2) There is also a lack of cohesiveness between the three principal components of the manuscript – the first two components (chimeric receptors and synthekines) clearly inform one another but the third section (about cytokine-RTK fusions) seems tangential. The latter constructs are certainly interesting from a basic science perspective – in fact, the data presented illustrate that Jaks can phosphorylate RTKs (at least EGFR and KIT) but not vice versa – and exciting in terms of therapeutic potential, but some attempt at improved integration of the manuscript would be desirable.
We agree that, as currently presented, our finding on a synthekine that dimerizes a JAK/STAT receptor (TPO) with an RTK (cKit) is a bit disjointed with the main thrust of the paper on JAK/STAT cytokine receptors.
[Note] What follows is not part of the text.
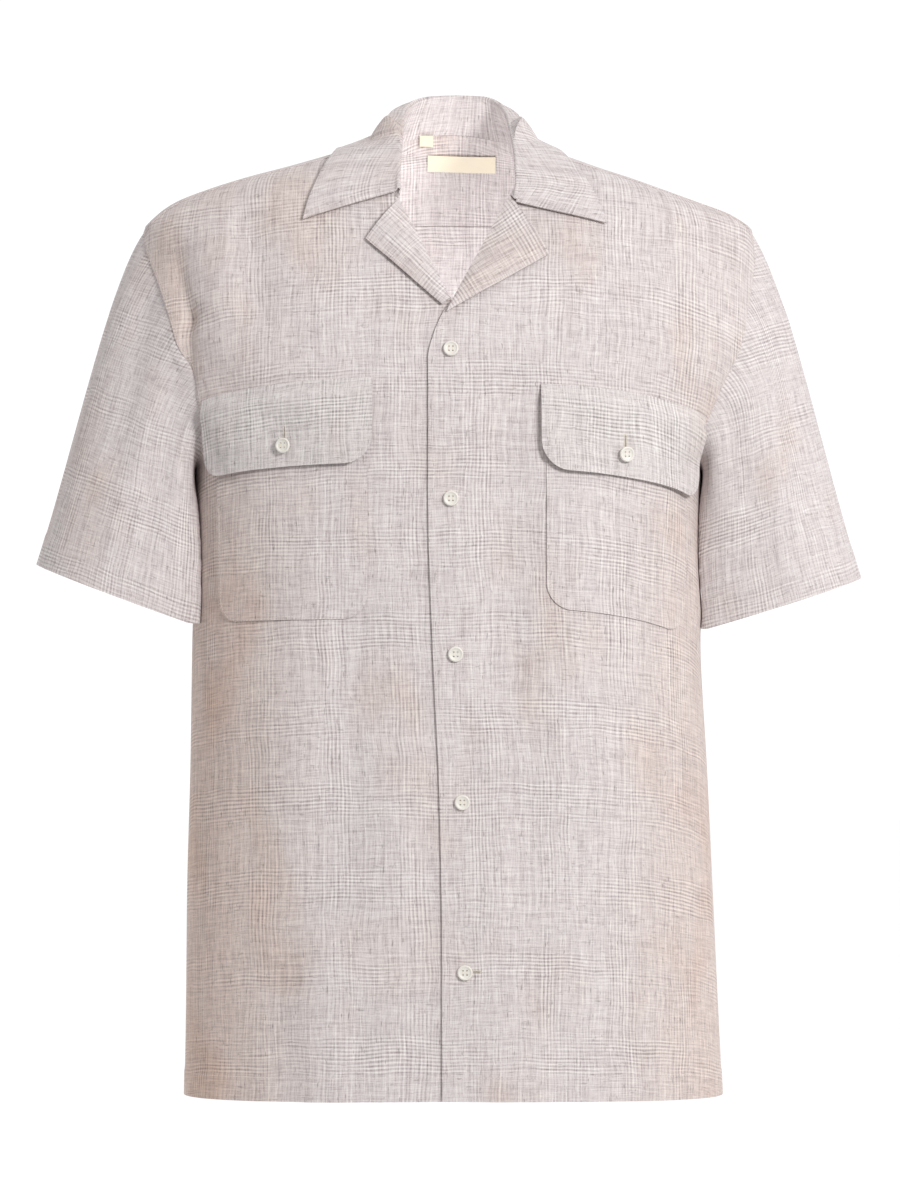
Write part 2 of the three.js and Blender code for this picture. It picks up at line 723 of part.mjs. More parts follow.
function lapel(side) {
  const { tip, foot, rollEnd } = side < 0 ? LAPEL.right : LAPEL.left;
  const rows = [];
  for (let i = 0; i <= LAPEL_CELLS.along; i += 1) {
    const down = i / LAPEL_CELLS.along;
    const roll = rollLine(side, lerp(ROLL_TOP, rollEnd, down));
    const row = [];
    for (let j = 0; j <= LAPEL_CELLS.out; j += 1) {
      const out = j / LAPEL_CELLS.out;
      const x = lerp(roll.x, lerp(tip[0], foot[0], down), out);
      const z = lerp(roll.z, lerp(tip[1], foot[1], down), out);
      const puff = LAPEL_LIFT.puff * Math.sin(Math.PI * out) * (1 - 0.6 * down);
      row.push(frontPoint(side, x, z, lerp(LAPEL_LIFT.roll, LAPEL_LIFT.edge, out) + puff));
    }
    rows.push(row);
  }
  return torsoWall(rows);
}

// Chest pockets: measured along the cloth from the body's centre, and down from the flap's seam.
// The taper is how far the outer side leans in at the foot.
const POCKETS = {
  right: { start: 57, width: 137, top: -173, droop: 22, footDroop: 5, foot: 181, taper: 6, flapTaper: -4 },
  left: { start: 69, width: 139, top: -177, droop: 26, footDroop: 32, foot: 168, taper: 14, flapTaper: 0 },
};
const POCKET = { mouth: 15, corner: 20, lift: 2.6, wall: 1, inset: 5 };
const FLAP = { height: 64, corner: 22, seamLift: 1.8, lift: 6 };
const DROOP_REACH = 215; // where the droop of the cross threads is measured
const POCKET_CELLS = { across: 11, down: 8 };
const FLAP_CELLS = { across: 11, down: 5 };

// The place on a chest a distance along the cloth from the centre, at a height.
function alongChest(side, distance, z, out) {
  const steps = 60;
  let gone = 0;
  let before = roundSlice(side, 0, z);
  for (let i = 1; i <= steps; i += 1) {
    const next = roundSlice(side, (90 * i) / steps, z);
    const step = next.distanceTo(before);
    if (gone + step >= distance || i === steps) {
      return clothPoint(before.lerp(next, Math.min((distance - gone) / step, 1)), out);
    }
    gone += step;
    before = next;
  }
}

// A patch on the chest from cloth measures: along its width and down from the flap's seam.
function onChest(side, along, down, out) {
  const { start, top, droop, footDroop, foot } = side < 0 ? POCKETS.right : POCKETS.left;
  const distance = start + along;
  const sag = lerp(droop, footDroop, down / foot) * (distance / DROOP_REACH) ** 3;
  return alongChest(side, distance, top - down - sag, out);
}

// How far a rounded lower corner draws in the sides at a depth, 0 above the corner.
function cornerInset(depth, height, corner) {
  const into = Math.max(depth - (height - corner), 0);
  return corner - Math.sqrt(Math.max(corner * corner - into * into, 0));
}

// Rows of a patch close up towards its rounded foot, so that the corners stay round. The last row
// keeps a little more than the full rounding's width, so that it isn't too short.
const CORNER_EASE = 0.94;

function patchRows(side, { width, taper, from, to, corner, inset, cells, lift }) {
  const rows = [];
  for (let i = 0; i <= cells.down; i += 1) {
    const down = lerp(from, to, Math.sin((Math.PI * i) / cells.down / 2));
    const drawn = inset + CORNER_EASE * cornerInset(down, to, corner);
    const outerSide = width - (taper * down) / to;
    const row = [];
    for (let j = 0; j <= cells.across; j += 1) {
      row.push(onChest(side, lerp(drawn, outerSide - drawn, j / cells.across), down, lift(down)));
    }
    rows.push(row);
  }
  return rows;
}

function pocket(side) {
  const { width, foot, taper } = side < 0 ? POCKETS.right : POCKETS.left;
  const rows = patchRows(side, {
    width,
    taper,
    from: POCKET.mouth,
    to: foot,
    corner: POCKET.corner,
    inset: POCKET.inset,
    cells: POCKET_CELLS,
    lift: () => POCKET.lift,
  });
  return torsoWall(rows, POCKET.wall);
}

const flapLift = (down) => lerp(FLAP.seamLift, FLAP.lift, smoothstep(down, 0, POCKET.mouth - 2));

function pocketFlap(side) {
  const { width, flapTaper } = side < 0 ? POCKETS.right : POCKETS.left;
  const rows = patchRows(side, {
    width,
    taper: flapTaper,
    from: 0,
    to: FLAP.height,
    corner: FLAP.corner,
    inset: 0,
    cells: FLAP_CELLS,
    lift: flapLift,
  });
  return torsoWall(rows);
}

// Buttons: a turned disc with a raised rim and four thread holes.
const BUTTON = { radius: 5.8, thick: 2.4, rim: 1.2, dish: 0.7, hole: 0.65, holeSpacing: 1.35 };
const FRONT_BUTTON_HEIGHTS = [-152, -264, -380.5, -491.5, -619];
const POCKET_BUTTON = { right: { along: 66.5, down: 47.5 }, left: { along: 63, down: 46.5 } };

function solidOf(geometry) {
  const bare = geometry.clone();
  bare.deleteAttribute("normal");
  bare.deleteAttribute("uv");
  const merged = mergeVertices(bare, 1e-4);
  return new wasm.Manifold(
    new wasm.Mesh({
      numProp: 3,
      vertProperties: merged.getAttribute("position").array,
      triVerts: new Uint32Array(merged.index.array),
    }),
  );
}

function geometryOf(solid) {
  const mesh = solid.getMesh();
  const geometry = new THREE.BufferGeometry();
  geometry.setAttribute("position", new THREE.BufferAttribute(mesh.vertProperties, 3));
  geometry.setIndex(new THREE.BufferAttribute(mesh.triVerts, 1));
  return geometry;
}

// The button's own frame has +Y out of its face and y = 0 on its back.
function buttonGeometry() {
  const { radius, thick, rim, dish } = BUTTON;
  const profile = [
    [0, 0],
    [radius - 1, 0],
    [radius, 0.9],
    [radius - 0.4, thick],
    [radius - rim, thick],
    [radius - rim - 0.6, thick - dish],
    [0, thick - dish],
  ].map(([x, y]) => new THREE.Vector2(x, y));
  let solid = solidOf(new THREE.LatheGeometry(profile, 18));
  for (let i = 0; i < 4; i += 1) {
    const angle = Math.PI / 4 + (i * Math.PI) / 2;
    const hole = new THREE.CylinderGeometry(BUTTON.hole, BUTTON.hole, 3 * thick, 6);
    hole.translate(BUTTON.holeSpacing * Math.cos(angle), 0, BUTTON.holeSpacing * Math.sin(angle));
    solid = solid.subtract(solidOf(hole));
  }
  return geometryOf(solid);
}

// Neck label and size tab, inside the yoke below the collar seam. Both are left bare. They stand clear
// of the yoke's inner face, whose flat facets cut the curve short.
const LABELS = {
  neck_label: { fromX: -17, toX: 37, top: 9.5, foot: -2.5, tilt: -1.5, wall: 0.5, cells: 4, clear: 1.1 },
  size_tab: { fromX: -24, toX: -13, top: 24.5, foot: 16.3, tilt: 0, wall: 0.8, cells: 2, clear: 2.2 },
};

function label({ fromX, toX, top, foot, tilt, wall, cells, clear }) {
  const inward = -(CLOTH / 2 + clear + wall / 2);
  const rows = [0, 0.5, 1].map((down) => {
    const row = [];
    for (let i = 0; i <= cells; i += 1) {
      const z = lerp(top, foot, down) + (tilt * i) / cells;
      row.push(clothPoint(onSlice("back", lerp(fromX, toX, i / cells), z), inward));
    }
    return row;
  });
  return torsoWall(rows, wall);
}

// Assembly
const finishes = {
  cloth: new THREE.MeshStandardMaterial({ color: 0xd7cdca, roughness: 0.92, metalness: 0 }),
  button: new THREE.MeshStandardMaterial({ color: 0xf3f0e6, roughness: 0.4, metalness: 0 }),
  label: new THREE.MeshStandardMaterial({ color: 0xf0e4cd, roughness: 0.8, metalness: 0 }),
};

const shirt = new THREE.Group();

function addPiece(name, geometry, finish) {
  const mesh = new THREE.Mesh(geometry, finish);
  mesh.name = name;
  shirt.add(mesh);
  return mesh;
}

// Which way the cloth faces at a place, folds included.
function clothNormal(onTorso) {
  const reach = BUTTON.radius;
  const at = (dx, dz) => clothPoint(onSlice("front", onTorso.x + dx, onTorso.z + dz));
  const across = at(reach, 0).sub(at(-reach, 0));
  const up = at(0, reach).sub(at(0, -reach));
  return across.cross(up).normalize();
}

// Seats a button with its back a seam's gap off the cloth and facing as the cloth does.
function addButton(name, onTorso, clothOut) {
  const button = addPiece(name, buttonGeometry(), finishes.button);
  button.position.copy(clothPoint(onTorso, clothOut + CLOTH / 2 + SEAM_GAP));
  button.quaternion.setFromUnitVectors(new Vector3(0, 1, 0), clothNormal(onTorso));
}

const SIDES = { right: -1, left: 1 };
for (const [name, side] of Object.entries(SIDES)) {
  addPiece(`front_${name}`, frontPanel(side), finishes.cloth);
  addPiece(`sleeve_${name}`, sleeve(side), finishes.cloth);
  addPiece(`front_facing_${name}`, lapel(side), finishes.cloth);
  addPiece(`pocket_${name}`, pocket(side), finishes.cloth);
  addPiece(`pocket_flap_${name}`, pocketFlap(side), finishes.cloth);
  const { along, down } = POCKET_BUTTON[name];
  addButton(`pocket_button_${name}`, pullToTorso(onChest(side, along, down, 0)), flapLift(down));
}
addPiece("back", backPanel(), finishes.cloth);
addPiece("yoke", yokePanel(), finishes.cloth);
addPiece("collar", collar(), finishes.cloth);

FRONT_BUTTON_HEIGHTS.forEach((z, i) => {
  addButton(`front_button_${i + 1}`, onSlice("front", centreLine.x(z), z), LAYER_LIFT);
});

for (const [name, size] of Object.entries(LABELS)) addPiece(name, label(size), finishes.label);

export default shirt;
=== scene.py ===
# %% [markdown]
# # A linen bowling shirt, made in Blender around its solid model
# The real thing is a man's short-sleeved shirt with a camp collar: soft linen in a pale glen check,
# cut in flat pieces and sewn. Here it stands filled out with nobody inside. Each cell makes one piece
# or one finish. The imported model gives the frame, and every piece is a thin shell on its solid's form.

# %% Start from the frame
import math

import bpy
import numpy as np
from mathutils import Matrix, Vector


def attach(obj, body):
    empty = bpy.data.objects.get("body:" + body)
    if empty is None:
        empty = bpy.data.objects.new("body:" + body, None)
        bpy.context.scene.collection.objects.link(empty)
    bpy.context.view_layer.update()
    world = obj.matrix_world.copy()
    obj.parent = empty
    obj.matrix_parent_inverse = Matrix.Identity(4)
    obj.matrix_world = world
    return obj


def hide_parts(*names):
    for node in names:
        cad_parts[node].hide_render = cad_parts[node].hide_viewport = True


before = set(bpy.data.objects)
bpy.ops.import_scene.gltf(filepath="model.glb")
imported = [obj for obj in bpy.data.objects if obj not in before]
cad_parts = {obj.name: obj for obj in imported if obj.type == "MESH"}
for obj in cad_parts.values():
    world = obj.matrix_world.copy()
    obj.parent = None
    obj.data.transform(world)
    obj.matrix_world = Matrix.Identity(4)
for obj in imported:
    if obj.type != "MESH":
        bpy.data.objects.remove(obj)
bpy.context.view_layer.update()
MM = 0.001
print("nodes in the frame:", len(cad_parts))

# %% [markdown]
# ## Sizes
# These are the sizes that the pattern cutter would write down, in millimetres. They are the same as the
# solid model's, so that the dressed shirt lies on the solid one. Only the cloth is thinner, nearer to real
# linen. The origin is between the highest points of the shoulder seams, the front faces -Y and +X is the
# wearer's left.

# %% Driving sizes
HEM_FRONT = -716
HEM_SIDE = -719
HEM_BACK = -717
ARMPIT = -240
SHOULDER_POINT = -57
LAYER_LIFT = 1.1  # each front moves this far apart where one laps over the other
LAP = 17  # from the centre line to each front's edge
BREAK_HEIGHT = -115  # where the fronts start to fold open
SEAM_FORWARD = 18  # the shoulder seam lies this far in front of the shoulder's top
CLOTH = 0.55  # one layer of shirt linen
DOUBLE_CLOTH = 1.1  # collar, flaps and facings, with their turned edges
SIDES = {"right": -1, "left": 1}  # the wearer's right is at -X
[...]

However, this is a very important experiment and shows that the combinatorial scope of synthekines is not just limited to kinase-linked receptors of the same class. We have modified the Abstract and Introduction to better integrate the JAK/STAT cytokine and RTK sections. We have rewritten sections of the results to better explain these experiments, our interpretations of the results and the apparent asymmetry of the trans-phosphorylation, as the reviewer notes. We suspect that some explanation to this observation lies in the particular geometry that the SY5 synthekine dimerizes cKIT with TpoR, and that other synthekines may or may not elicit such asymmetry. We also included citation of several papers that have reported observing cross-talk between RTK and JAK/STAT receptors on natural cells, which lends support to our data presented here.